For over a decade government agencies and authorities in Queensland have maintained the contrary view.

This position has been used consistently for 13 years to excuse the actions of a range of public servants and politicians who destroyed material required for a court action, because, it was said, no such action had actually been commenced at the time of the destruction.

On the other hand, in prosecuting a case against a Baptist minister in March, the prosecutor from the Office of the DPP told the court a judicial proceeding did not have to be on foot for a charge of destroying evidence to succeed.

"It is sufficient that an act has a tendency to frustrate or deflect a prosecution which the accused contemplates may possibly be instituted, even though that possibility has not been considered by the police," the prosecutor told the court.

The minister was committed to stand trial.

However, no charges were ever laid against those who destroyed a large collection of documents gathered by an inquiry into what was going on in a Brisbane youth detention centre in 1990, even though those involved (senior public servants and politicians) were aware the material was required for court action.

Details of the issues raised above can be found at: Officials Can Still Be Charged, Officials Could Have Been Charged, and Action Against Shredders Reconsidered.

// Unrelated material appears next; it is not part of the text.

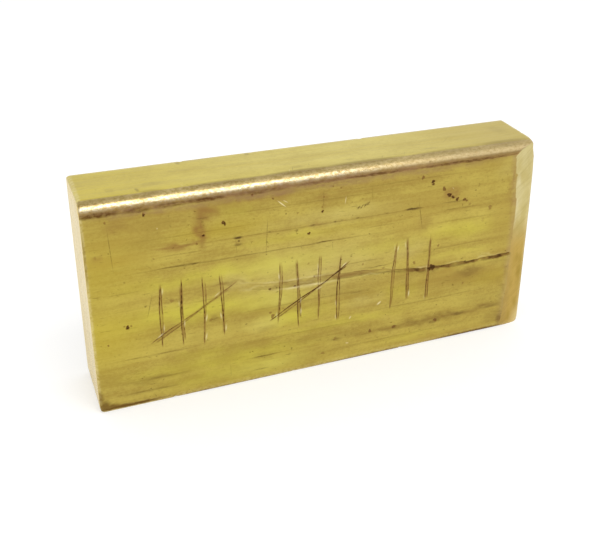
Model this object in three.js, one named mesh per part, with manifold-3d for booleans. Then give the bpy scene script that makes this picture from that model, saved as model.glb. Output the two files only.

In yet another twist in this long-running saga, an application by The Justice Project to the Magistrates Court registrar in April to gain access to the transcript of the committal hearing mentioned above was rejected by the Acting Registrar.

In response to the application under s 154 of the Justices Act he said The Justice Project did not have "sufficient interest" in the matter and the application was also rejetced because "a suppression order was in force for the entirety of the committal proceedings".

Material now obtained by The Justice Project shows that, in fact, a suppression order was not in force for the entirety of the proceedings.

One that had been in force for some of the hearing was lifted before the proceedings closed.

In response to a submission from the prosecution, Magistrate Bevan Manthey said: "The suppression order is lifted."

In addition, while suppression orders may constrain publication of information covered by such orders, they do not prevent public access to the courts or to court records.